[start of Information shown]
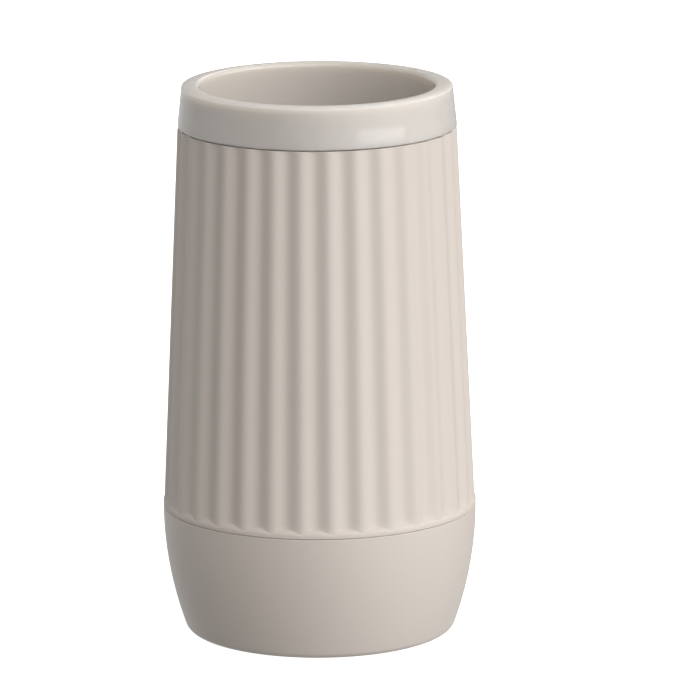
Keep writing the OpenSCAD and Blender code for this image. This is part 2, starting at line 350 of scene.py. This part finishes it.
def base_outline():
    """The base from the middle of its underside, round the foot, up the belly, over the spigot and down."""
    foot_r = BASE_R - FOOT_INSET
    rise = SEAM_Z - FOOT_ROUND
    belly_r = (FOOT_INSET ** 2 + rise ** 2 - FOOT_ROUND ** 2) / (2 * (FOOT_INSET - FOOT_ROUND))
    belly = Vector((BASE_R - belly_r, SEAM_Z))
    inner_r = belly_r - BASE_WALL
    foot_turn = math.asin(rise / (belly_r - FOOT_ROUND))
    edge_z = SEAM_Z - SEAM_GAP - SEAM_EDGE
    edge_turn = math.asin((SEAM_Z - edge_z) / belly_r)
    slot_turn = math.asin(SLOT_DEPTH / inner_r)
    spigot_in_r = SPIGOT_R - SPIGOT_WALL
    turn_in = math.acos((spigot_in_r - belly.x) / inner_r)
    corner_turn = math.asin((SEAM_Z - FLOOR_Z - FLOOR_CORNER) / (inner_r - FLOOR_CORNER))
    corner_r = belly.x + (inner_r - FLOOR_CORNER) * math.cos(corner_turn)
    socket_z = CUP_FOOT_Z + CUP_CORNER + CUP_WALL + SOCKET_GRIP
    socket_r = cup_out_r(socket_z) + SOCKET_GAP
    underside = rounded([
        (0, FOOT_RECESS + GATE_DEPTH / 2),
        (GATE_STUB_R, FOOT_RECESS + GATE_DEPTH / 2, FINE_EDGE),
        (GATE_STUB_R, FOOT_RECESS + GATE_DEPTH, FINE_EDGE / 2),
        (GATE_R - GATE_DEPTH, FOOT_RECESS + GATE_DEPTH, FINE_EDGE),
        (GATE_R, FOOT_RECESS, FINE_EDGE),
        (foot_r - FOOT_LAND, FOOT_RECESS, EDGE),
        (foot_r - FOOT_LAND, 0, EDGE),
        (foot_r, 0),
    ])
    outside = arc((foot_r, FOOT_ROUND), FOOT_ROUND, -QUARTER_TURN, -foot_turn)[1:]
    outside += arc(belly, belly_r, -foot_turn, -edge_turn)[1:]
    outside += arc((BASE_R - SEAM_EDGE, edge_z), SEAM_EDGE, 0, QUARTER_TURN)
    slot_wall = arc(belly, inner_r, 0, -slot_turn)
    bead = [(SPIGOT_R, -BEAD_H / 2), (SPIGOT_R + BEAD_PROUD, 0), (SPIGOT_R, BEAD_H / 2)]
    spigot = rounded([
        outside[-1],
        (BASE_R - SEAM_LAND, SEAM_Z - SEAM_GAP, FINE_EDGE / 2),
        (BASE_R - SEAM_LAND, SEAM_Z, FINE_EDGE / 2),
        (*slot_wall[0], FINE_EDGE),
        *slot_wall[1:-1],
        (*slot_wall[-1], FINE_EDGE),
        (SPIGOT_R, SEAM_Z - SLOT_DEPTH, FINE_EDGE),
        *[(r, SEAM_Z + BEAD_Z + z, FINE_EDGE) for r, z in bead],
        (SPIGOT_R, SPIGOT_TOP_Z - BEAD_PROUD, FINE_EDGE),
        (SPIGOT_R - BEAD_PROUD, SPIGOT_TOP_Z, FINE_EDGE),
        (spigot_in_r, SPIGOT_TOP_Z, FINE_EDGE),
        (spigot_in_r, SEAM_Z - inner_r * math.sin(turn_in)),
    ])[1:]
    inside = arc(belly, inner_r, -turn_in, -corner_turn)[1:]
    inside += arc((corner_r, FLOOR_Z + FLOOR_CORNER), FLOOR_CORNER, -corner_turn, -QUARTER_TURN)[1:]
    socket = rounded([
        inside[-1],
        (socket_r + SOCKET_WALL, FLOOR_Z),
        (socket_r + SOCKET_WALL, socket_z, EDGE),
        (socket_r, socket_z, EDGE),
        (socket_r, FLOOR_Z, EDGE),
        (0, FLOOR_Z),
    ])[1:]
    return underside + outside + spigot + inside + socket


def link(tree, value, socket):
    """Feeds a socket from another socket, or sets its number, vector or colour."""
    if isinstance(value, bpy.types.NodeSocket):
        tree.links.new(value, socket)
    else:
        socket.default_value = value


def maths(tree, operation, *values):
    """A math node's output, from sockets and numbers."""
    node = tree.nodes.new("ShaderNodeMath")
    node.operation = operation
    for value, socket in zip(values, node.inputs):
        link(tree, value, socket)
    return node.outputs[0]


FLUTE_SHARE = "flute_share"
FLUTE_INPUTS = {
    "Flute Count": FLUTE_COUNT,
    "Flute Depth": FLUTE_DEPTH,
    "Apex Height": APEX_H,
    "Seam Height": SEAM_Z,
    "Shelf Start": SHELF_START,
    "Shelf Rise": SHELF_RISE,
    "Shelf Depth": SHELF_DEPTH,
    "Shelf Least": SHELF_LEAST,
    "Shelf Fade": SHELF_FADE,
}


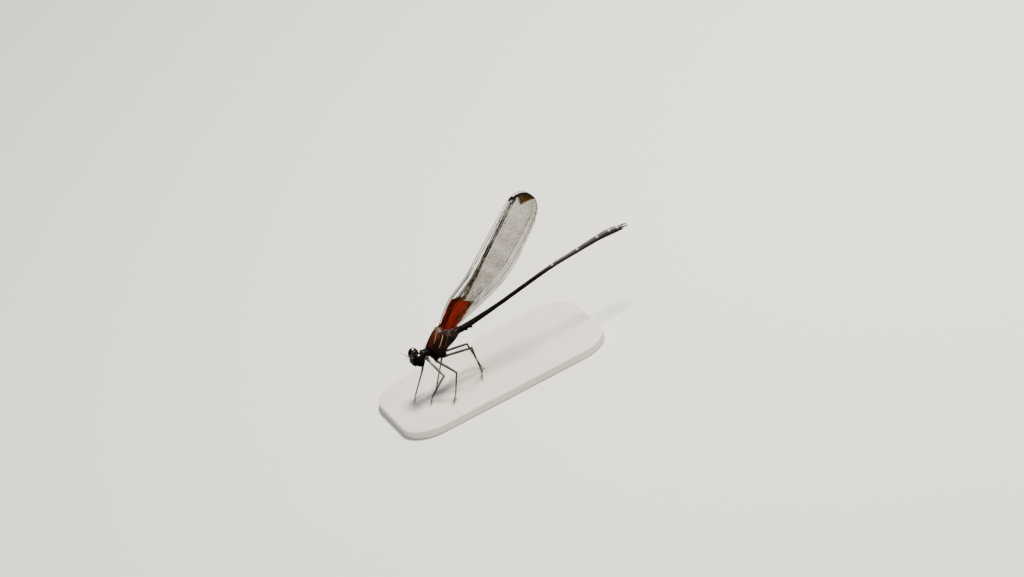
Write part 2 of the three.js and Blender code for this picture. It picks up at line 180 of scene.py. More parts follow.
[end of Information shown]
→ Work instructions
Please quote every record above exactly as it appears.

→ The response
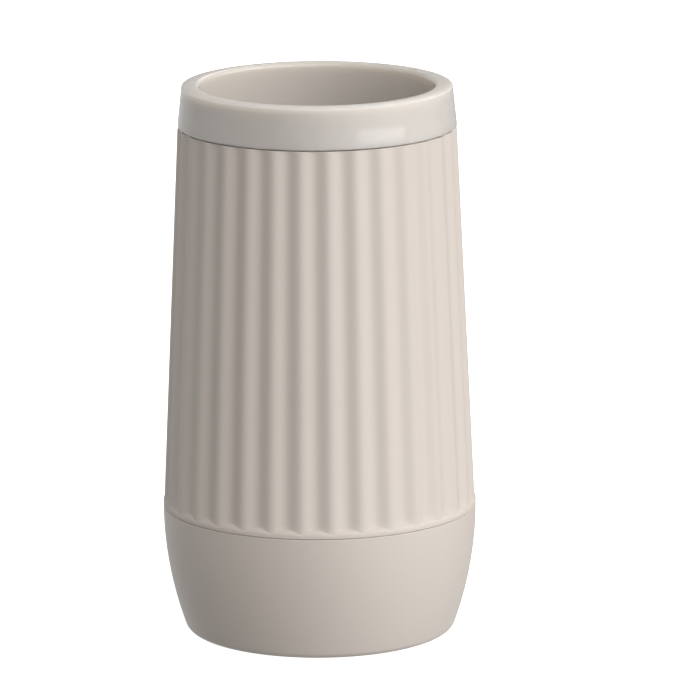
Keep writing the OpenSCAD and Blender code for this image. This is part 2, starting at line 350 of scene.py. This part finishes it.
def base_outline():
    """The base from the middle of its underside, round the foot, up the belly, over the spigot and down."""
    foot_r = BASE_R - FOOT_INSET
    rise = SEAM_Z - FOOT_ROUND
    belly_r = (FOOT_INSET ** 2 + rise ** 2 - FOOT_ROUND ** 2) / (2 * (FOOT_INSET - FOOT_ROUND))
    belly = Vector((BASE_R - belly_r, SEAM_Z))
    inner_r = belly_r - BASE_WALL
    foot_turn = math.asin(rise / (belly_r - FOOT_ROUND))
    edge_z = SEAM_Z - SEAM_GAP - SEAM_EDGE
    edge_turn = math.asin((SEAM_Z - edge_z) / belly_r)
    slot_turn = math.asin(SLOT_DEPTH / inner_r)
    spigot_in_r = SPIGOT_R - SPIGOT_WALL
    turn_in = math.acos((spigot_in_r - belly.x) / inner_r)
    corner_turn = math.asin((SEAM_Z - FLOOR_Z - FLOOR_CORNER) / (inner_r - FLOOR_CORNER))
    corner_r = belly.x + (inner_r - FLOOR_CORNER) * math.cos(corner_turn)
    socket_z = CUP_FOOT_Z + CUP_CORNER + CUP_WALL + SOCKET_GRIP
    socket_r = cup_out_r(socket_z) + SOCKET_GAP
    underside = rounded([
        (0, FOOT_RECESS + GATE_DEPTH / 2),
        (GATE_STUB_R, FOOT_RECESS + GATE_DEPTH / 2, FINE_EDGE),
        (GATE_STUB_R, FOOT_RECESS + GATE_DEPTH, FINE_EDGE / 2),
        (GATE_R - GATE_DEPTH, FOOT_RECESS + GATE_DEPTH, FINE_EDGE),
        (GATE_R, FOOT_RECESS, FINE_EDGE),
        (foot_r - FOOT_LAND, FOOT_RECESS, EDGE),
        (foot_r - FOOT_LAND, 0, EDGE),
        (foot_r, 0),
    ])
    outside = arc((foot_r, FOOT_ROUND), FOOT_ROUND, -QUARTER_TURN, -foot_turn)[1:]
    outside += arc(belly, belly_r, -foot_turn, -edge_turn)[1:]
    outside += arc((BASE_R - SEAM_EDGE, edge_z), SEAM_EDGE, 0, QUARTER_TURN)
    slot_wall = arc(belly, inner_r, 0, -slot_turn)
    bead = [(SPIGOT_R, -BEAD_H / 2), (SPIGOT_R + BEAD_PROUD, 0), (SPIGOT_R, BEAD_H / 2)]
    spigot = rounded([
        outside[-1],
        (BASE_R - SEAM_LAND, SEAM_Z - SEAM_GAP, FINE_EDGE / 2),
        (BASE_R - SEAM_LAND, SEAM_Z, FINE_EDGE / 2),
        (*slot_wall[0], FINE_EDGE),
        *slot_wall[1:-1],
        (*slot_wall[-1], FINE_EDGE),
        (SPIGOT_R, SEAM_Z - SLOT_DEPTH, FINE_EDGE),
        *[(r, SEAM_Z + BEAD_Z + z, FINE_EDGE) for r, z in bead],
        (SPIGOT_R, SPIGOT_TOP_Z - BEAD_PROUD, FINE_EDGE),
        (SPIGOT_R - BEAD_PROUD, SPIGOT_TOP_Z, FINE_EDGE),
        (spigot_in_r, SPIGOT_TOP_Z, FINE_EDGE),
        (spigot_in_r, SEAM_Z - inner_r * math.sin(turn_in)),
    ])[1:]
    inside = arc(belly, inner_r, -turn_in, -corner_turn)[1:]
    inside += arc((corner_r, FLOOR_Z + FLOOR_CORNER), FLOOR_CORNER, -corner_turn, -QUARTER_TURN)[1:]
    socket = rounded([
        inside[-1],
        (socket_r + SOCKET_WALL, FLOOR_Z),
        (socket_r + SOCKET_WALL, socket_z, EDGE),
        (socket_r, socket_z, EDGE),
        (socket_r, FLOOR_Z, EDGE),
        (0, FLOOR_Z),
    ])[1:]
    return underside + outside + spigot + inside + socket


def link(tree, value, socket):
    """Feeds a socket from another socket, or sets its number, vector or colour."""
    if isinstance(value, bpy.types.NodeSocket):
        tree.links.new(value, socket)
    else:
        socket.default_value = value


def maths(tree, operation, *values):
    """A math node's output, from sockets and numbers."""
    node = tree.nodes.new("ShaderNodeMath")
    node.operation = operation
    for value, socket in zip(values, node.inputs):
        link(tree, value, socket)
    return node.outputs[0]


FLUTE_SHARE = "flute_share"
FLUTE_INPUTS = {
    "Flute Count": FLUTE_COUNT,
    "Flute Depth": FLUTE_DEPTH,
    "Apex Height": APEX_H,
    "Seam Height": SEAM_Z,
    "Shelf Start": SHELF_START,
    "Shelf Rise": SHELF_RISE,
    "Shelf Depth": SHELF_DEPTH,
    "Shelf Least": SHELF_LEAST,
    "Shelf Fade": SHELF_FADE,
}


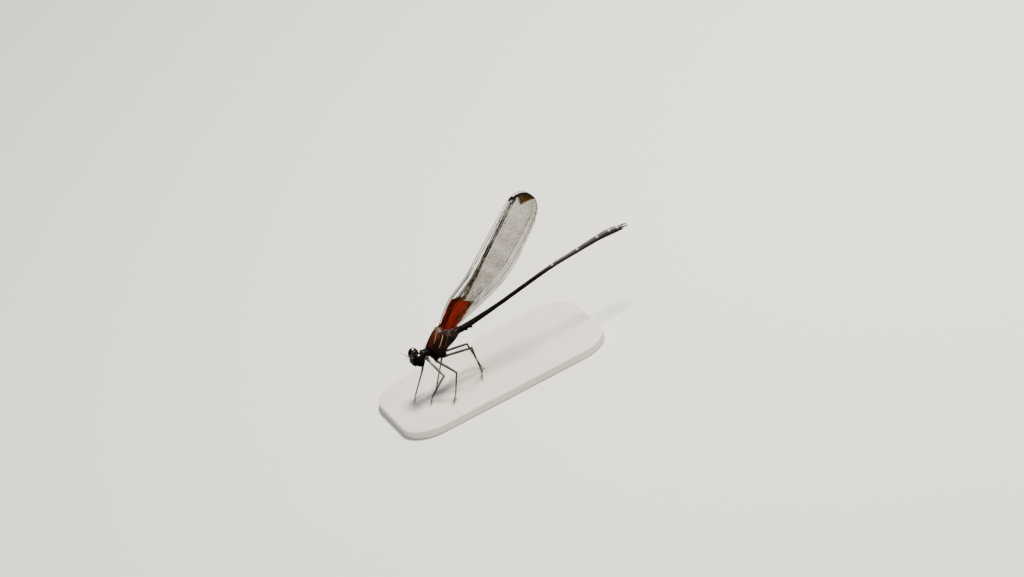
Write part 2 of the three.js and Blender code for this picture. It picks up at line 180 of scene.py. More parts follow.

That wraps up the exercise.